Return the lines from the one that contains "# Rounded countersink" through the one that contains "imported = [obj", both included, exactly as written and with nothing added.
##### THE INPUT #####
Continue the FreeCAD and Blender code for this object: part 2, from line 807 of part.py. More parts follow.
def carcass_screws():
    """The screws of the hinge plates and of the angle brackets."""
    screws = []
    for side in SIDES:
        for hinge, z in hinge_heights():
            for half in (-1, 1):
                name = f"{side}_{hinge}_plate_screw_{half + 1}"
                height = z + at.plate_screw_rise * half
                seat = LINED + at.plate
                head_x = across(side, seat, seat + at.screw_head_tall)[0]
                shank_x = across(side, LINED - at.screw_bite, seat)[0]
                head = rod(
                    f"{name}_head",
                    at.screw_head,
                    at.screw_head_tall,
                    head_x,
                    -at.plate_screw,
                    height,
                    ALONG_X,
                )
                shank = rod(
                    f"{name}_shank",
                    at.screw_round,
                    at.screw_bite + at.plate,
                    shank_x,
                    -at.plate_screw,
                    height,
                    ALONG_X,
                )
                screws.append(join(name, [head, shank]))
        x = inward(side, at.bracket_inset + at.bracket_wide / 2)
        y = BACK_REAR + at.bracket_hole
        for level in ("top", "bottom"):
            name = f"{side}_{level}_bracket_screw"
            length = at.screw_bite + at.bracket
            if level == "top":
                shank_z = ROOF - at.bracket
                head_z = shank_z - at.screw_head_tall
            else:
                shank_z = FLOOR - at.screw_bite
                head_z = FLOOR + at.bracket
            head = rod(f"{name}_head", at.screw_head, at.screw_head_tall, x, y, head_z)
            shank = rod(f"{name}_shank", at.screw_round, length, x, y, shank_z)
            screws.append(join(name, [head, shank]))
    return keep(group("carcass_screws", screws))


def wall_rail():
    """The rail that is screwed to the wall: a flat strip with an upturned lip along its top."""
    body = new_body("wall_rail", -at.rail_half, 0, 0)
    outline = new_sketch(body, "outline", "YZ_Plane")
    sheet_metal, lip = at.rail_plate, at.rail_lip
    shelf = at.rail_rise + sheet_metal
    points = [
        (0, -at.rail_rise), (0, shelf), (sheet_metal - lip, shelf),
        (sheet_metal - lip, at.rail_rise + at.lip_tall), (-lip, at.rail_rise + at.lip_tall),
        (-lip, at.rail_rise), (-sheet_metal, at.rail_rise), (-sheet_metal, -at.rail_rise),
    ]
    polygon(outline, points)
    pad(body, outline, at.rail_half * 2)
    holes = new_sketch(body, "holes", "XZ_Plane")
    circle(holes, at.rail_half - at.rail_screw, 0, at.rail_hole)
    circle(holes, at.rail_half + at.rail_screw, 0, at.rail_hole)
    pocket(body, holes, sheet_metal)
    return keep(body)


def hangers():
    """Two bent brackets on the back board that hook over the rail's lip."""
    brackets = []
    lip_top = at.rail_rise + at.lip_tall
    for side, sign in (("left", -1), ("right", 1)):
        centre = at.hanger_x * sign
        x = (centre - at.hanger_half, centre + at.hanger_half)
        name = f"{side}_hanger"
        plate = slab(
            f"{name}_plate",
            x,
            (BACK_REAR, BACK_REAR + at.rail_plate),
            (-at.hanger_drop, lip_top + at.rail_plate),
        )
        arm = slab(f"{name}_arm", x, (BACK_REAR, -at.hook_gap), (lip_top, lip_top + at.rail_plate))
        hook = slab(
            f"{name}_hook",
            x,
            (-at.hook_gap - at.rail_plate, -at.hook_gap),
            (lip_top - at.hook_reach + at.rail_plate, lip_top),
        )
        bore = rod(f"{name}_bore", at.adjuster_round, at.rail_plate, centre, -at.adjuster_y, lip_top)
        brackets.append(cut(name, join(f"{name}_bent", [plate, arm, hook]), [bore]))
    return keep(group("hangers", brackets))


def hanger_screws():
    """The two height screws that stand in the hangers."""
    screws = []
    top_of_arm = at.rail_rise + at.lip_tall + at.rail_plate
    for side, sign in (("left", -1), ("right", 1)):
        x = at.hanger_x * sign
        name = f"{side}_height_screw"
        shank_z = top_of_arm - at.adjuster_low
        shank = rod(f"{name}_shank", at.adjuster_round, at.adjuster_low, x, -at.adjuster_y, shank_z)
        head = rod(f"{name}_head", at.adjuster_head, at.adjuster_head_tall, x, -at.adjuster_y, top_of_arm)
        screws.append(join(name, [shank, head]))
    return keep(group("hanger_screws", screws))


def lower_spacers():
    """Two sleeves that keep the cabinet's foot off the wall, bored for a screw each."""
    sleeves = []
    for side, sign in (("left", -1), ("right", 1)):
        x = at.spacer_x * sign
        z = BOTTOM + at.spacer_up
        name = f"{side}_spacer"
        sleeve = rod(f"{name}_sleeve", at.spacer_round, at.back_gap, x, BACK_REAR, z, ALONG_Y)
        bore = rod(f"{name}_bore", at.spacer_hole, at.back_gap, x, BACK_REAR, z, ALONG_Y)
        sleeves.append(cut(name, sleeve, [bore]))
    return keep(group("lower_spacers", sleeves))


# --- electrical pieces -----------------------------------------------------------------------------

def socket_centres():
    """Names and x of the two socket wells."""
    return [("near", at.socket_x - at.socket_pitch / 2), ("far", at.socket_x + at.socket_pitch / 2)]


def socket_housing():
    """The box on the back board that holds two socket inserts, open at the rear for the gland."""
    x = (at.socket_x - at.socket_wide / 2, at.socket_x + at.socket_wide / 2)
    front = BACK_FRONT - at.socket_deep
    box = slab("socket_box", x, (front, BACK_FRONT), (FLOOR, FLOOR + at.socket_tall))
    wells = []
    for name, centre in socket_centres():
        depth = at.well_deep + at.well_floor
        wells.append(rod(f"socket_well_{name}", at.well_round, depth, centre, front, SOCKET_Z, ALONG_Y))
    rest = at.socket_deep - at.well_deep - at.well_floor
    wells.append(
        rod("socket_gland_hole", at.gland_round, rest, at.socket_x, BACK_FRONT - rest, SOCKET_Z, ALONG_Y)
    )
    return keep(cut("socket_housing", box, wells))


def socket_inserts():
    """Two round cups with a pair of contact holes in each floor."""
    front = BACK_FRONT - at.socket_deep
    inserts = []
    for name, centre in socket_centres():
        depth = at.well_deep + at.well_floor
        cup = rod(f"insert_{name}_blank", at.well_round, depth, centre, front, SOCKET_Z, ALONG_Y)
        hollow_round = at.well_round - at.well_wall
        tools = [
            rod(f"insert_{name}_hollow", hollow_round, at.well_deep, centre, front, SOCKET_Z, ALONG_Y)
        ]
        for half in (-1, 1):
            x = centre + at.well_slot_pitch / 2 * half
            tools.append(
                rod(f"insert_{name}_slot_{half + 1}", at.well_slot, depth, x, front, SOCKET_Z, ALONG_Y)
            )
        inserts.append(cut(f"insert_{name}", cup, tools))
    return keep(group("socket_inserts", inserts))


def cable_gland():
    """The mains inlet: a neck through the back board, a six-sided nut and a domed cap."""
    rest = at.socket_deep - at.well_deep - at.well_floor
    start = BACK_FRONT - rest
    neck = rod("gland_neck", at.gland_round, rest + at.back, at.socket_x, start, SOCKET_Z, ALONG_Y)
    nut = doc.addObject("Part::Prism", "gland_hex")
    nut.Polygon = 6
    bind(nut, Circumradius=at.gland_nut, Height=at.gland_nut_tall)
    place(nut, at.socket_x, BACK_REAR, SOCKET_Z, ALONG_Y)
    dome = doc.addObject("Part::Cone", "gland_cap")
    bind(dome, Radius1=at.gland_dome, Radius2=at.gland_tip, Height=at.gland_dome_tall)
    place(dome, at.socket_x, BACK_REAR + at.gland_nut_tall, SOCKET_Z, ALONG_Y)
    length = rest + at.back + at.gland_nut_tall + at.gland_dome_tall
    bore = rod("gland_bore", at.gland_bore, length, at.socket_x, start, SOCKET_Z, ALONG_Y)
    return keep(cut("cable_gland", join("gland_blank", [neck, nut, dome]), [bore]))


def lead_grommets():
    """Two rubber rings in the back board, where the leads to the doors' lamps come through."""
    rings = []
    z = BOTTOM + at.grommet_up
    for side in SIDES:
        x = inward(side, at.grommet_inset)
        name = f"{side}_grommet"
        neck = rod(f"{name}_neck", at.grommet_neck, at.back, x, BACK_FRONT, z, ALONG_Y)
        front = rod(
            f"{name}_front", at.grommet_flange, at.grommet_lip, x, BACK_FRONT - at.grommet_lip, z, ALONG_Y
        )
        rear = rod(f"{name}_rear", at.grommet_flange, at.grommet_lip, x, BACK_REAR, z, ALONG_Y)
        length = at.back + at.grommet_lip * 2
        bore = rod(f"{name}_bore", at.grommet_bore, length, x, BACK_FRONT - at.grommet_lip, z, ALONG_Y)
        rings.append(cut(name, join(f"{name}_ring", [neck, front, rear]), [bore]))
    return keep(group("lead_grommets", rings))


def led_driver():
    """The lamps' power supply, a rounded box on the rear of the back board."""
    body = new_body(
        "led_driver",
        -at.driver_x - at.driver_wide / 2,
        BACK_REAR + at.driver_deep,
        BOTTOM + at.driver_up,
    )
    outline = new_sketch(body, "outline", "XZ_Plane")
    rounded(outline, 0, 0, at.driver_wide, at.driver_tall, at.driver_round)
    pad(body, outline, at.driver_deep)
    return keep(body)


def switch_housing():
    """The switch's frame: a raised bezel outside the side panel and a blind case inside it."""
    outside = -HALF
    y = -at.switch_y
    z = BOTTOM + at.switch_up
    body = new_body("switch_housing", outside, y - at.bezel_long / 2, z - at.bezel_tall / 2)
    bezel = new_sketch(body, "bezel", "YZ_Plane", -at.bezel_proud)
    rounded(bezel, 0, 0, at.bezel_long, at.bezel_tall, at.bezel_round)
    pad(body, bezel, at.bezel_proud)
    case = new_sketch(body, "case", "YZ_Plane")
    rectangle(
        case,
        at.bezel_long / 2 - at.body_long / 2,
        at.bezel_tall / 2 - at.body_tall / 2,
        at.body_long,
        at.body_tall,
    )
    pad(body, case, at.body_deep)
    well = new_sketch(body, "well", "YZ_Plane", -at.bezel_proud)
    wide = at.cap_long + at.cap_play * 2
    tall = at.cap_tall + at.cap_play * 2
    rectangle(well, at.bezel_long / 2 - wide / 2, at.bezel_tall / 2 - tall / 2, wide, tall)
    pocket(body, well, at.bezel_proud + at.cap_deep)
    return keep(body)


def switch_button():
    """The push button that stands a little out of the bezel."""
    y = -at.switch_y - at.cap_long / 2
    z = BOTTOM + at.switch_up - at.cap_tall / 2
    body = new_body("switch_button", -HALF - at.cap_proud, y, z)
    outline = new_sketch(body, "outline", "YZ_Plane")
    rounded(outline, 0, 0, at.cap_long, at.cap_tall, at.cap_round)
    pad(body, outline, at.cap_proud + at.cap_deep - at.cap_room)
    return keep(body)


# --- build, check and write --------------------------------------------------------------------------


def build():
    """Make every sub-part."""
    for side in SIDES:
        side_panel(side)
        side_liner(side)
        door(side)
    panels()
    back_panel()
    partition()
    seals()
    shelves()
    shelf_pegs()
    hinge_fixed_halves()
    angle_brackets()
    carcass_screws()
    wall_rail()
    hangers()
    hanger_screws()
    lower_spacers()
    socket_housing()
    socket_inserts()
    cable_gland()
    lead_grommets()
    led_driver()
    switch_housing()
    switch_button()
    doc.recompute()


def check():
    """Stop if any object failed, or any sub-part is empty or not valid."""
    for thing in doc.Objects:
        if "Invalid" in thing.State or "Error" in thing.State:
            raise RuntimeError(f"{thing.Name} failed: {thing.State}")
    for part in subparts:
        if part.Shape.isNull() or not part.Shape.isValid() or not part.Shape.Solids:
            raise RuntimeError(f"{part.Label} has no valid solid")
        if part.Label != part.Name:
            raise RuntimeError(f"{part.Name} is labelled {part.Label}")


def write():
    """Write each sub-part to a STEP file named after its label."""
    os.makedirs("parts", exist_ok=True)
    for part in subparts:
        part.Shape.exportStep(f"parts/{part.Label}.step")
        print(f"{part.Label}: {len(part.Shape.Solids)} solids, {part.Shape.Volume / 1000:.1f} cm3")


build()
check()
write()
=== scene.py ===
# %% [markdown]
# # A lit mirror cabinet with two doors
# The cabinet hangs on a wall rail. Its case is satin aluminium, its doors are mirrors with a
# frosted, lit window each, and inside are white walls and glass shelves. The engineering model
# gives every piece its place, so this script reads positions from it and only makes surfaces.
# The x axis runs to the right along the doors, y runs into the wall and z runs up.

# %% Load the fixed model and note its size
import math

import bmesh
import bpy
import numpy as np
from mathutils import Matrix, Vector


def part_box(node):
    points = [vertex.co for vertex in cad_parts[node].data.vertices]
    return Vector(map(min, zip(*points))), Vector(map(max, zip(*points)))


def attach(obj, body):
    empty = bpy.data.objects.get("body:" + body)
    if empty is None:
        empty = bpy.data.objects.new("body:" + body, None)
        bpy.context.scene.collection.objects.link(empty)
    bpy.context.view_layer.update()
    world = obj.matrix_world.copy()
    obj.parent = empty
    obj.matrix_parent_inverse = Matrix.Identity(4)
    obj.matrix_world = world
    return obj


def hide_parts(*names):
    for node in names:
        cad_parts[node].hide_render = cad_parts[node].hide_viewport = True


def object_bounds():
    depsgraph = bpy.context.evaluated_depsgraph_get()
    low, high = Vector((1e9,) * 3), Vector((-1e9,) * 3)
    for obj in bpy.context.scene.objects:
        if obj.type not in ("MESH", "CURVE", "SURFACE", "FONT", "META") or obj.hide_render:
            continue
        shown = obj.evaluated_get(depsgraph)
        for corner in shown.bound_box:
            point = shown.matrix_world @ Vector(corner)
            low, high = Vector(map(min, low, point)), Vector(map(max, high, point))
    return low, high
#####
##### THE INPUT #####
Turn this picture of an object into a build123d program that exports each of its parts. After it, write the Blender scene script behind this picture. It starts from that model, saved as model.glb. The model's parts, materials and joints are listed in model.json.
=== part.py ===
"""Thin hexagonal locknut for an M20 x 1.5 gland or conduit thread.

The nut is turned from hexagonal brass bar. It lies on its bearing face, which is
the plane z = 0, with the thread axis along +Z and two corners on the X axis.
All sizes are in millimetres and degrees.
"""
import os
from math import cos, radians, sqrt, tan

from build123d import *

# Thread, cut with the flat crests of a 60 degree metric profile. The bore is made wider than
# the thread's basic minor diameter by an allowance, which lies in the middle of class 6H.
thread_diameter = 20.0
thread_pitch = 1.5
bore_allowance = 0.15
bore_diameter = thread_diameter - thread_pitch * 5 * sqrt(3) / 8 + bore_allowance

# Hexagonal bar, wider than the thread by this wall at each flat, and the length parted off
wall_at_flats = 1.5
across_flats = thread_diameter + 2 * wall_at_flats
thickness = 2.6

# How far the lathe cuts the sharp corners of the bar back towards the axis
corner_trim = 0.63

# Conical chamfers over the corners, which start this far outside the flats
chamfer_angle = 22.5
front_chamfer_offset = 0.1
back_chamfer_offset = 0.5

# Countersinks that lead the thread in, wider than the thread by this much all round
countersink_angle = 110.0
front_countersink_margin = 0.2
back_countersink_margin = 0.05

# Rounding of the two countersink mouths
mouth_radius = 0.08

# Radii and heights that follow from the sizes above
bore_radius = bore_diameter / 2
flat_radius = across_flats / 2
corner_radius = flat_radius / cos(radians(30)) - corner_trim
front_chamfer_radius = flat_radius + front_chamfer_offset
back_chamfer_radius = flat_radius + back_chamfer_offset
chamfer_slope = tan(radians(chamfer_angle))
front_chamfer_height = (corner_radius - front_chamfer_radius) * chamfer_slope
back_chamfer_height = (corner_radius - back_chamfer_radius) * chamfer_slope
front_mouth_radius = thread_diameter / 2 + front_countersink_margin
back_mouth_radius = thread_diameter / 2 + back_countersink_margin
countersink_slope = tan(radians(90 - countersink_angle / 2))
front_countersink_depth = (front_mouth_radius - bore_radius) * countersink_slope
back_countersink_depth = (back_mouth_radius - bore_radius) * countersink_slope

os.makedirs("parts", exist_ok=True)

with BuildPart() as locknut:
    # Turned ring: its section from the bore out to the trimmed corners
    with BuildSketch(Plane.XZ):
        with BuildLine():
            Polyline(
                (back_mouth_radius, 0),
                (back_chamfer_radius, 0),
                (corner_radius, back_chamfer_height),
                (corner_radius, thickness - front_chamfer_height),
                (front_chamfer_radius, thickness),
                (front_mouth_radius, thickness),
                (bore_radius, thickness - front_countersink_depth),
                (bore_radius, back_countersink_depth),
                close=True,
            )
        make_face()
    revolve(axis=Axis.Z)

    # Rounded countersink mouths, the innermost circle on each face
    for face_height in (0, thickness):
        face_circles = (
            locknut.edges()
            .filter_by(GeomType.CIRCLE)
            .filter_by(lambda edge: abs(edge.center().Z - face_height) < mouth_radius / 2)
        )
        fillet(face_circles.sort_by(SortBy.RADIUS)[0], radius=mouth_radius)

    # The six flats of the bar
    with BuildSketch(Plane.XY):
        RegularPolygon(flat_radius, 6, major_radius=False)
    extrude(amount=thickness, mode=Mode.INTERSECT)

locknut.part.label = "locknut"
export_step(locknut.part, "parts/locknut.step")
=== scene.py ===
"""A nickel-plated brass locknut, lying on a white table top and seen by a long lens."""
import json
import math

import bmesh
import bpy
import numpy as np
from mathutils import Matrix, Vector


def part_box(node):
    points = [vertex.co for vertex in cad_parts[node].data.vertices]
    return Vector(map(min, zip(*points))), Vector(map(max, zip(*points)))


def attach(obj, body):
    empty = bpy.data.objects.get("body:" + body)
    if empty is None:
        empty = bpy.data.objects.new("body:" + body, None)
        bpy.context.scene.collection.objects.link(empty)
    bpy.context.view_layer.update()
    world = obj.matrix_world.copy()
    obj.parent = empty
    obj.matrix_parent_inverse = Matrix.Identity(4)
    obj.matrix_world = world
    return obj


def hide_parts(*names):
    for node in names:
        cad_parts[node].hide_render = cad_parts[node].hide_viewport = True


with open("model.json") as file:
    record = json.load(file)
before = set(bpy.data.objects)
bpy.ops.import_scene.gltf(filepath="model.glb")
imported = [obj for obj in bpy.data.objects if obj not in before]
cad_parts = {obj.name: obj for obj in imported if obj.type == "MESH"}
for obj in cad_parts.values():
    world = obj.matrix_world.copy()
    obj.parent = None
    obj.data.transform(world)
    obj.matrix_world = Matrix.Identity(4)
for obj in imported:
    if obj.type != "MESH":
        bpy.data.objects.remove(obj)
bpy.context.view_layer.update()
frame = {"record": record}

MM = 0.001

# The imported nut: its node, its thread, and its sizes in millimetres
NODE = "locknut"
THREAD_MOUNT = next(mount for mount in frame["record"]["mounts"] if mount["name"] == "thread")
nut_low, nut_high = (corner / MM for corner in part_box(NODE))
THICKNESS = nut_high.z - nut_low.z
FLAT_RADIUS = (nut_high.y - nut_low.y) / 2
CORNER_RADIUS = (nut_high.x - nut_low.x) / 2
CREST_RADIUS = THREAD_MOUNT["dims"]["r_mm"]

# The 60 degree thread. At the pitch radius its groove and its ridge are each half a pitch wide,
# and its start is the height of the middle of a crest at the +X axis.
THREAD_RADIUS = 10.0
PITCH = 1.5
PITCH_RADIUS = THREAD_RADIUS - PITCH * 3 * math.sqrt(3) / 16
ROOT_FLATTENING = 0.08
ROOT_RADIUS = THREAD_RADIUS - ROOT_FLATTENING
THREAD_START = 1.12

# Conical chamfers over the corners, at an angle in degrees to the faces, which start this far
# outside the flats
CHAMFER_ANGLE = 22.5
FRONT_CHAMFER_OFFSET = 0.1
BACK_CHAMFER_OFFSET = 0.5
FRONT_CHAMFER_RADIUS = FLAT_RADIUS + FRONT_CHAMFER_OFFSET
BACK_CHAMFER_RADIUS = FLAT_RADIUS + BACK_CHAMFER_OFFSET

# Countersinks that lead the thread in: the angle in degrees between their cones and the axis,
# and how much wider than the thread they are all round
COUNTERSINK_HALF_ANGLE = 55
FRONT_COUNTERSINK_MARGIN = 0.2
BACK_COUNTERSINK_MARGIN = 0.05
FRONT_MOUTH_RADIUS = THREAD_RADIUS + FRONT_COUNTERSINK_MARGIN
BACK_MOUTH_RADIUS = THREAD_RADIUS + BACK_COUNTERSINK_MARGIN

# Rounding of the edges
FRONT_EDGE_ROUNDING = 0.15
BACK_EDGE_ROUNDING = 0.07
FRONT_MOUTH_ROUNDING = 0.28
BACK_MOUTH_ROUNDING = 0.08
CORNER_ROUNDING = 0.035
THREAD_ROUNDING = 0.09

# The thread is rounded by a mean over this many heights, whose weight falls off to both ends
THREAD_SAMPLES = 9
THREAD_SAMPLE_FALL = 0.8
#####
▶ **RESULT**:
    # Rounded countersink mouths, the innermost circle on each face
    for face_height in (0, thickness):
        face_circles = (
            locknut.edges()
            .filter_by(GeomType.CIRCLE)
            .filter_by(lambda edge: abs(edge.center().Z - face_height) < mouth_radius / 2)
        )
        fillet(face_circles.sort_by(SortBy.RADIUS)[0], radius=mouth_radius)

    # The six flats of the bar
    with BuildSketch(Plane.XY):
        RegularPolygon(flat_radius, 6, major_radius=False)
    extrude(amount=thickness, mode=Mode.INTERSECT)

locknut.part.label = "locknut"
export_step(locknut.part, "parts/locknut.step")
=== scene.py ===
"""A nickel-plated brass locknut, lying on a white table top and seen by a long lens."""
import json
import math

import bmesh
import bpy
import numpy as np
from mathutils import Matrix, Vector


def part_box(node):
    points = [vertex.co for vertex in cad_parts[node].data.vertices]
    return Vector(map(min, zip(*points))), Vector(map(max, zip(*points)))


def attach(obj, body):
    empty = bpy.data.objects.get("body:" + body)
    if empty is None:
        empty = bpy.data.objects.new("body:" + body, None)
        bpy.context.scene.collection.objects.link(empty)
    bpy.context.view_layer.update()
    world = obj.matrix_world.copy()
    obj.parent = empty
    obj.matrix_parent_inverse = Matrix.Identity(4)
    obj.matrix_world = world
    return obj


def hide_parts(*names):
    for node in names:
        cad_parts[node].hide_render = cad_parts[node].hide_viewport = True


with open("model.json") as file:
    record = json.load(file)
before = set(bpy.data.objects)
bpy.ops.import_scene.gltf(filepath="model.glb")
imported = [obj for obj in bpy.data.objects if obj not in before]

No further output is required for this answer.